Ob die Obertöne von einem schwingenden System aus Holz, Bogen, Saiten etc. erzeugt werden oder aus einem Lautsprecher kommen, ist für das Hörerlebnis letztlich völlig egal. Aus diesem Grund vertrete ich schon seit geraumer Zeit die Meinung, dass im Bau elektronischer Instrumente nichts Neues mehr kommen kann. Wir haben heute bereits die Kontrolle über jeden Oberton - mehr geht aus physikalischen Gründen einfach nicht.
Das Problem ist allerdings, dass Schallereignisse "natürlichen" Ursprungs sehr komplex moduliert sind. Die Kunst besteht darin, digitale Klanggebilde mit einer vergleichbaren Komplexität zu erschaffen und die dann noch kontrollierbar zu halten. Wenn ich den Klang während des Spiels nicht ändern kann, habe ich kein Instrument vor mir.
Die Herausforderung der Zukunft liegt im Bau vernünftiger Mensch-Maschine-Interfaces. Da sind Tasten und Wheels ausgesprochen unvollkommene Ansätze (auch, wenn man wie etwa beim Prophecy viele Wheels hat). Ich denke, dass man mit Breath-Controller, Pedalen und Beam-Sensoren heute schon sehr lebendige Klänge schaffen kann, die von der Ausdruckskraft her mit natürlichen Instrumenten mithalten können.
Wenig Sinn macht es dagegen aus meiner Sicht, Geigen etc. digital "nachbauen" zu wollen. Welches Interesse sollte man daran haben, eine Stradivari zu simulieren? Man müsste einen ungeheuren Kopfstand machen, nicht um deren Sound zu imitieren, sondern deren Ausdruckskraft. Ich muss da immer an ein Beispiel aus den 80ern denken: Ich glaube, Soft Cell (oder wars OMD?) wollte mal einen Klarinettenklang in einem Stück haben; man hat da stundenlang probiert, den aus einem Synth zu holen, bis einem der Studioassistenten einfiel, dass er jemanden kennt, der Klarinette spielt. Bingo!
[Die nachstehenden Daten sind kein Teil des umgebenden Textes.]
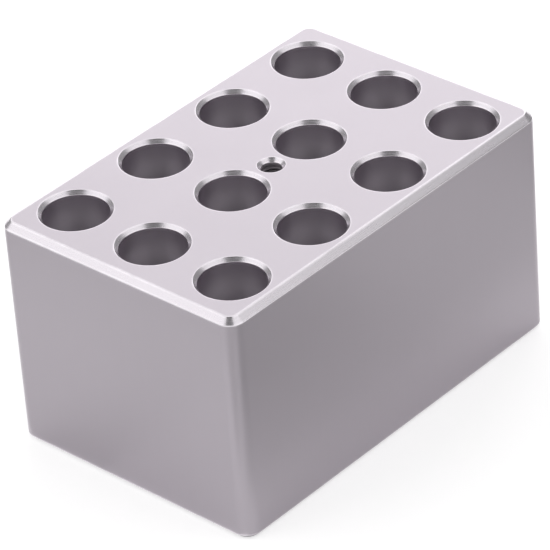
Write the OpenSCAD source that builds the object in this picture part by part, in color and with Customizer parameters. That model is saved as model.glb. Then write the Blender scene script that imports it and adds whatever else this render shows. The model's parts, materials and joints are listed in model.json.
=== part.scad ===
// Heat block insert for a dry bath.
// One piece machined from solid aluminium: a block with chamfered rims and rounded upright corners,
// a grid of blind wells that hold test tubes, and one tapped hole in the middle of the top face that
// takes the screw of the lifting tool.
// Frame: millimetres, origin at the middle of the underside, X along the block, Z up.

/* [Block] */
// Length of the block, along X
block_length = 110; // [108:0.5:140]
// Width of the block, along Y
block_width = 72.5; // [70:0.5:100]
// Height of the block, along Z
block_height = 61; // [58:0.5:90]
// Radius of the four upright corners
corner_radius = 4; // [2.5:0.5:6]
// Leg of the 45 degree chamfer round the top face
top_chamfer = 1.6; // [0.4:0.1:2]
// Leg of the 45 degree chamfer round the underside
bottom_chamfer = 1.2; // [0.4:0.1:2]

/* [Wells] */
// Number of wells along the block
wells_along = 4; // [1:1:4]
// Number of wells across the block
wells_across = 3; // [1:1:3]
// Distance between well axes along the block
pitch_along = 27.4; // [26.5:0.1:28]
// Distance between well axes across the block
pitch_across = 24.2; // [23:0.1:24.4]
// Diameter of a well's wall
well_diameter = 16; // [8:0.5:17]
// Depth of a well's wall, from the top face to the shoulder of the drill point
well_depth = 50; // [10:1:51]
// Included angle of the drill point that ends every hole
drill_point_angle = 118; // [90:1:140]
// Leg of the 45 degree chamfer round the mouth of every hole
mouth_chamfer = 0.9; // [0.3:0.1:1]

/* [Lifting hole] */
// Diameter of the drilled core that the lifting thread is tapped in
lift_core_diameter = 5; // [3:0.1:5]
// Depth of the drilled core, from the top face to the shoulder of its drill point
lift_depth = 16; // [8:1:30]

/* [Hidden] */
$fn = 96;
// How far a cutter stands out of the top face, so that it leaves no skin
overshoot = 1;
half_length = block_length / 2;
half_width = block_width / 2;
// Columns of wells stand in rows and across rows about the block's middle
column_xs = [for (i = [0 : wells_along - 1]) (i - (wells_along - 1) / 2) * pitch_along];
row_ys = [for (j = [0 : wells_across - 1]) (j - (wells_across - 1) / 2) * pitch_across];

// Upright section of the block out to half_span, with the chamfers of its underside and top.
function rim_outline(half_span) = [
    [half_span - bottom_chamfer, 0],
    [half_span, bottom_chamfer],
    [half_span, block_height - top_chamfer],
    [half_span - top_chamfer, block_height]
];

// The same section carried over to the other side.
function mirrored(outline) = [for (k = [len(outline) - 1 : -1 : 0]) [-outline[k].x, outline[k].y]];

function full_section(half_span) = concat(rim_outline(half_span), mirrored(rim_outline(half_span)));

// A bar of the block's full section, standing on Z = 0 and centred on the origin, length_y long.
module section_bar(half_span, length_y) {
    rotate([90, 0, 0])
        linear_extrude(height = length_y, center = true)
            polygon(full_section(half_span));
}

// One upright corner: a post that carries both chamfers round as cones.
module corner_post() {
    rotate_extrude()
        polygon(concat([[0, 0]], rim_outline(corner_radius), [[0, block_height]]));
}

// The block before any hole is drilled.
module blank() {
    section_bar(half_length, block_width - 2 * corner_radius);
    rotate([0, 0, 90])
        section_bar(half_width, block_length - 2 * corner_radius);
    for (x = [-1, 1] * (half_length - corner_radius))
        for (y = [-1, 1] * (half_width - corner_radius))
            translate([x, y, 0]) corner_post();
}

// Cutter for a drilled hole with its mouth in the plane Z = 0: a 45 degree chamfer, a straight wall
// and a drill point.
module drilled_hole(radius, depth) {
    point_depth = radius / tan(drill_point_angle / 2);
    rotate_extrude()
        polygon([
            [0, overshoot],
            [radius + mouth_chamfer + overshoot, overshoot],
            [radius, -mouth_chamfer],
            [radius, -depth],
            [0, -depth - point_depth]
        ]);
}

module well_cutters() {
    for (x = column_xs)
        for (y = row_ys)
            translate([x, y, block_height])
                drilled_hole(well_diameter / 2, well_depth);
}

module lifting_hole_cutter() {
    translate([0, 0, block_height])
        drilled_hole(lift_core_diameter / 2, lift_depth);
}

module heat_block() {
    color([0.73, 0.72, 0.74])
        difference() {
            blank();
            well_cutters();
            lifting_hole_cutter();
        }
}

heat_block();
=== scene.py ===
"""Dresses the heat block insert: the machined block, its lifting hole's thread and a plain studio."""

import json
import logging
import math
from collections.abc import Iterable, Sequence
from dataclasses import dataclass
from enum import Enum

import bmesh
import bpy
from bmesh.types import BMVert
from bpy.types import ID, Material, Mesh, Node, NodeSocket, NodeTree, Object
from mathutils import Matrix, Vector
from mathutils.geometry import delaunay_2d_cdt


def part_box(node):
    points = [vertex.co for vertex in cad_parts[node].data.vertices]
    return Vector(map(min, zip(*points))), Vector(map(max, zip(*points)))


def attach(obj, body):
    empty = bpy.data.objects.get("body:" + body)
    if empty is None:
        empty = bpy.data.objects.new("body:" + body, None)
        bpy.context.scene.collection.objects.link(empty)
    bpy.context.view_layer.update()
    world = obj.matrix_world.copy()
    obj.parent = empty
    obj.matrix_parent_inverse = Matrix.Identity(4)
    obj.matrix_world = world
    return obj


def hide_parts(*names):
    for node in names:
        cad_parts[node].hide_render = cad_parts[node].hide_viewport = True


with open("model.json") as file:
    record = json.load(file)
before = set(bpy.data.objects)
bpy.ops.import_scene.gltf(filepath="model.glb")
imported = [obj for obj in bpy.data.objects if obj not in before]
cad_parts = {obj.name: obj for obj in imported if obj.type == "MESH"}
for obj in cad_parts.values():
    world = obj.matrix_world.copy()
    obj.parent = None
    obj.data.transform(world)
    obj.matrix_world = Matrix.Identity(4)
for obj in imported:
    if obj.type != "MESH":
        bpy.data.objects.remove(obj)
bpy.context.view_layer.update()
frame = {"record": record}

log = logging.getLogger("heat_block")

MM = 0.001
NODE = "heat_block"

# Points closer than this are one point
WELD = 0.002 * MM
# How far an edge's wear and painted highlight fade out over the faces beside it
FADE = 0.35 * MM
# Edges that turn more sharply than this are shaded as edges
SHARP = math.radians(30)
# Turns a reflection's stretch from along the tool marks to across them, as a part of a full turn
QUARTER_TURN = 0.25
# Attributes of the metal: where the tool ran, and how near an edge is
LAY, EDGE = "lay", "edge"
# Helpers that the finished mesh doesn't keep: the finish of a face, and the middle of its well
FINISH, CENTRE = "finish", "centre"

Colour = tuple[float, float, float]
Inputs = dict[str | int, object]


class Finish(Enum):
    """The finishes of the machined surfaces, in the order of the block's material slots."""

    SATIN = 0
    CHAMFER = 1
    BORE = 2
    THREAD = 3


# ----------------------------------------------- node trees


class Socket(Enum):
    """The types of a group's sockets."""

    FLOAT = "NodeSocketFloat"
    INTEGER = "NodeSocketInt"
    VECTOR = "NodeSocketVector"
    GEOMETRY = "NodeSocketGeometry"
    MATERIAL = "NodeSocketMaterial"
    OBJECT = "NodeSocketObject"


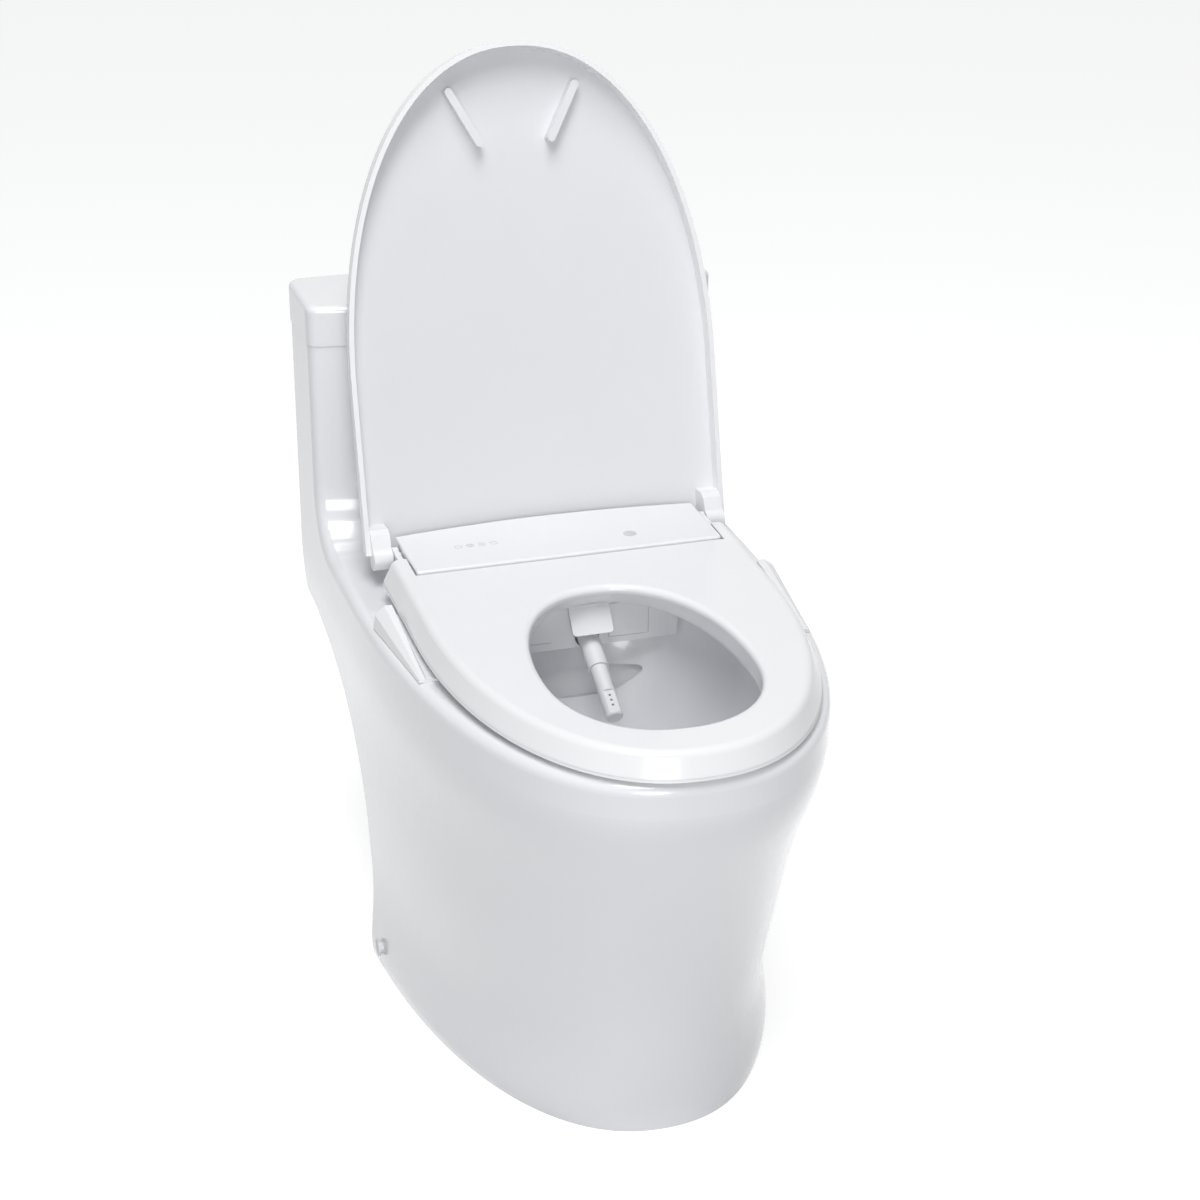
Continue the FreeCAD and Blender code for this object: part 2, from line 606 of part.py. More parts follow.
def wand_housing():
    """The guide tube that holds the wand inside the unit."""
    tube = cyl(12.9, V(0, 112, 0), V(0, -1, 0), 50).cut(cyl(SLEEVE_R + FIT, V(0, 120, 0), V(0, -1, 0), 130))
    inset = CASE_WALL + INNER_GAP
    front, back = PANEL_FRONT + PANEL_LIP + inset, UNIT_REAR - inset
    return wand_frame(tube).common(box(-40, 40, front, back, CASE_Z, SEAT_TOP - inset))


def wand_sleeve():
    """The outer stage of the telescoping wand."""
    tube = cyl(SLEEVE_R, V(0, 105 - SLEEVE_OUT, 0), V(0, -1, 0), 105)
    collar = cyl(SLEEVE_R, V(0, -SLEEVE_OUT + 3, 0), V(0, -1, 0), 3)
    tube = tube.fuse(collar).cut(cyl(WAND_R + FIT, V(0, 120, 0), V(0, -1, 0), 240))
    return wand_frame(tube.removeSplitter())


def wand_tube():
    """The inner stage that carries the spray tip."""
    length = 112.0
    rod = cyl(WAND_R, V(0, length - WAND_OUT, 0), V(0, -1, 0), length - 34)
    return wand_frame(rod.cut(cyl(5, V(0, length - WAND_OUT + 1, 0), V(0, -1, 0), length - 40)))


def wand_tip():
    """The spray tip: a flat facet on top with three jets."""
    start = -(WAND_OUT - 34)
    rod = cyl(WAND_R, V(0, start, 0), V(0, -1, 0), 34)
    rod = rod.makeFillet(2.5, edges_where(rod, lambda p, e: p.y < start - 33 and e.Length > 40))
    rod = rod.cut(box(-12, 12, start - 31, start - 4, 6.6, 12))
    for step in (10, 16, 22):
        rod = rod.cut(cyl(1.4, V(0, start - step, 3), Z_AXIS, 8))
    return wand_frame(rod)


def shutter():
    """The flap over the wand's exit, held up by the wand while it is out."""
    flap = box(-21, 21, -1.2, 1.2, -29, 1.2)
    flap = flap.makeFillet(4.0, edges_where(flap, lambda p, e: p.z < -28 and abs(p.x) > 20 and e.Length < 3))
    flap = flap.fuse(cyl(2.2, V(-21, 0, 1.2), X_AXIS, 42)).cut(cyl(1.2, V(-30, 0, 1.2), X_AXIS, 60))
    flap.rotate(V(0, 0, 1.2), X_AXIS, -SHUTTER_REST)
    flap.translate(V(0, NOSE_FRONT - 3.4, SHUTTER_Z - 1.2))
    return flap


def dryer_door():
    """The door over the warm-air outlet, with its hinge barrel along the top."""
    barrel = V(DOOR_X0, NOSE_FRONT + 1.0, DOOR_Z1)
    flap = box(DOOR_X0, DOOR_X1, NOSE_FRONT - 0.2, NOSE_FRONT + 2.2, DOOR_Z0, DOOR_Z1)
    return flap.fuse(cyl(1.2, barrel, X_AXIS, DOOR_X1 - DOOR_X0)).removeSplitter()


def water_heater():
    """The instant water heater in the unit's left end."""
    tank = box(-152, -100, HINGE_Y - 64, HINGE_Y - 10, CASE_Z + 3.2, SEAT_TOP - 9)
    return tank.makeFillet(4, edges_where(tank, lambda p, e: abs(e.tangentAt(e.FirstParameter).z) > 0.9))


def control_board():
    """The circuit board under the top panel."""
    board = box(26, 90, HINGE_Y - 66, HINGE_Y - 10, SEAT_TOP - 12, SEAT_TOP - 10.4)
    chips = [box(34, 48, HINGE_Y - 58, HINGE_Y - 44, SEAT_TOP - 10.4, SEAT_TOP - 8.6),
             box(58, 76, HINGE_Y - 40, HINGE_Y - 28, SEAT_TOP - 10.4, SEAT_TOP - 7.4)]
    return fuse_all([board] + chips)


def dryer_fan():
    """The blower behind the warm-air door."""
    scroll = cyl(17, V(112, HINGE_Y - 32, CASE_Z + 3.2), Z_AXIS, 22)
    duct = box(96, 112, HINGE_Y - 71, HINGE_Y - 32, CASE_Z + 3.2, CASE_Z + 20)
    return scroll.fuse(duct).removeSplitter()


def water_inlet():
    """The threaded water inlet at the back of the unit."""
    at = V(-130, UNIT_REAR, FITTING_Z)
    body = cyl(INLET_R - 0.4, at - V(0, 5, 0), Y_AXIS, 5).fuse(cyl(INLET_R, at, Y_AXIS, 12))
    return body.cut(cyl(3.5, at - V(0, 6, 0), Y_AXIS, 30))


def power_gland():
    """The strain relief where the power lead would enter."""
    at = V(130, UNIT_REAR - 4, FITTING_Z)
    ring = cyl(5, at, Y_AXIS, 10)
    return ring.cut(cyl(3.0, at - V(0, 1, 0), Y_AXIS, 20))


def hinge_pin():
    """The hinge pin and soft-close damper on one side."""
    pin = cyl(PIN_R, V(150, HINGE_Y, HINGE_Z), X_AXIS, PIN_END - 150)
    damper = cyl(8.5, V(112, HINGE_Y, HINGE_Z), X_AXIS, 38)
    return pin.fuse(damper)


# ---------------------------------------------------------------- seat

KNUCKLE_IN = 161.0
KNUCKLE_MID = 168.0
KNUCKLE_OUT = LID_HALF - LID_RIM_WALL
LIP_R = 6.0             # rounded edge of the seat's opening


def tilted(shape):
    """Slope a seat part down to the front about the hinge."""
    shape.rotate(V(0, HINGE_Y, HINGE_Z), X_AXIS, SEAT_TILT)
    return shape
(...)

Hat man eben das Original genommen.
Darum ist ja auch physical Modelling im Sande verlaufen, weil man zwar halbwegs realistische Blasinstrumente da rausholen konnte, aber nur, wenn man vollverkabelt vor dem Instrument saß. Bei vollsynthetischen Klängen sieht das schon wieder anders aus, weil man da nicht versuchen muss, das Verhalten eines realen Instruments zu imitieren.